Sunday, January 19, 2014


Oh, what a tangled web we weave,
when first we practice to deceive.

Yes, I know Sir Walter Scott wasn't talking about knitting, but he might have been if he had seen this: 


The sweater that has been torturing me suddenly seemed to make sense yesterday and I just knit like the wind, making PROGRESS for once.  I even made it to the decreases for the armholes.  

I was so encouraged that I kept on knitting, even though I had started making small mistakes, mistakes that were easy to fix.

And on I knit.

Until suddenly I had the wrong stitches in the wrong places for one set of cables. My apparently-tired mind figured it ALL out and fixed it, meaning that I sort of faked it, because really, who would know?  Anyone studying it closely enough to spot the errors would deserve to be smacked upside the head.  

But the faked fix didn't take. I still had the wrong number of stitches in the wrong places. This morning, with two cups of strong coffee in me, I frogged the six or seven (I don't even know and that is a bad sign) stitches and remade the cable. 

Success?

Nope. Now I have the wrong combination of purl and knit stitches for the other half of the cable.  

Attempted deceit didn't work.  I thought I could fake the fix and no one but me would ever know.  

Sir Walter Scott: Knitting Expert


And an update:

I have learned something valuable and I will pass it on to you.  Apparently it is not possible to fake repairs on cabled knitting when the cables sort of wander around the fabric.  After too many attempts to do this, and after too many times of thinking, incorrectly, that I could get away with it, the knitting demons (I am convinced that they exist) just totally rejected all my fixes. There were purl stitches where there should have been knit stitches and knit stitches where there should have been purl stitches. I don't know how or why. I had to take back all the rows I knitted yesterday, row by sad row, stitch by sad stitch.

I still don't understand WHY what I did didn't work.  But this is what I have ended up with tonight:
A tangled mess, indeed


It's very sad.  I'm very sad.

But determined, against all odds.

As Scarlett said:  ...tomorrow is another day.

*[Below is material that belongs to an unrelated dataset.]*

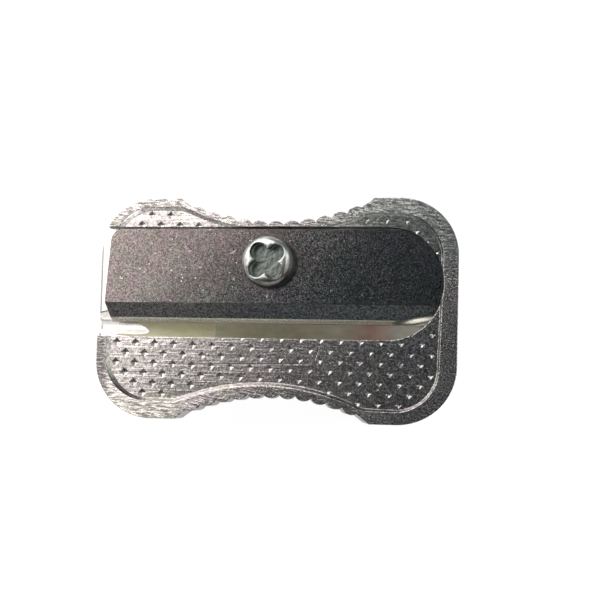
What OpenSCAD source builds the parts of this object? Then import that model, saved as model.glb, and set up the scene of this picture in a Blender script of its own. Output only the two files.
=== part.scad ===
// Hand-held wedge pencil sharpener: a metal body with a tapered bore, a bevelled blade
// seated in a sloping pocket, and one cross-recessed screw that clamps the blade.
//
// The body stands on z = 0 with its middle at x = y = 0. The pencil enters from +X along X,
// and the top face rises towards +X by the half-angle of the bore's cone, so that the blade's
// cutting edge lies along one straight line of the cone.

/* [Body] */
// Length from the point end to the pencil end
body_l = 25; // [24:0.5:27]
// Width across the corners
body_w = 15.5; // [15:0.5:16]
// Thickness at the pencil end
body_h = 11; // [10.8:0.1:12]
// Slope of the top face, which is also the half-angle of the sharpened cone, in degrees
slope = 11.8; // [11.4:0.1:12.2]
// Radius of the four corners seen from above
corner_r = 4; // [3:0.25:5]

/* [Grip] */
// Width between the two hollowed sides, at the bottom of the flutes
waist_w = 11.75; // [11.25:0.25:12.5]
// Radius of the hollow in each side
waist_r = 15.5; // [14:0.5:18]
// Number of rounded ridges on each side, between the two shoulders
ridge_count = 11; // [9:2:11]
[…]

And this time, this had better go perfectly...or else.  Or else what?  No idea.

3 comments:

Susan said...

Your determination is admirable!

Sigrun said...

I feel your pain. But you'll work it out.

Anne said...

I am working on the same sweater...I completely understand your pain. I have completed the back and the 2 front pieces and am now on the left sleeve, which I am proud to say I haven't frogged anything yet...on this sleeve, I mean, and I am up to the elbow. There is hope and a March 7th deadline looming.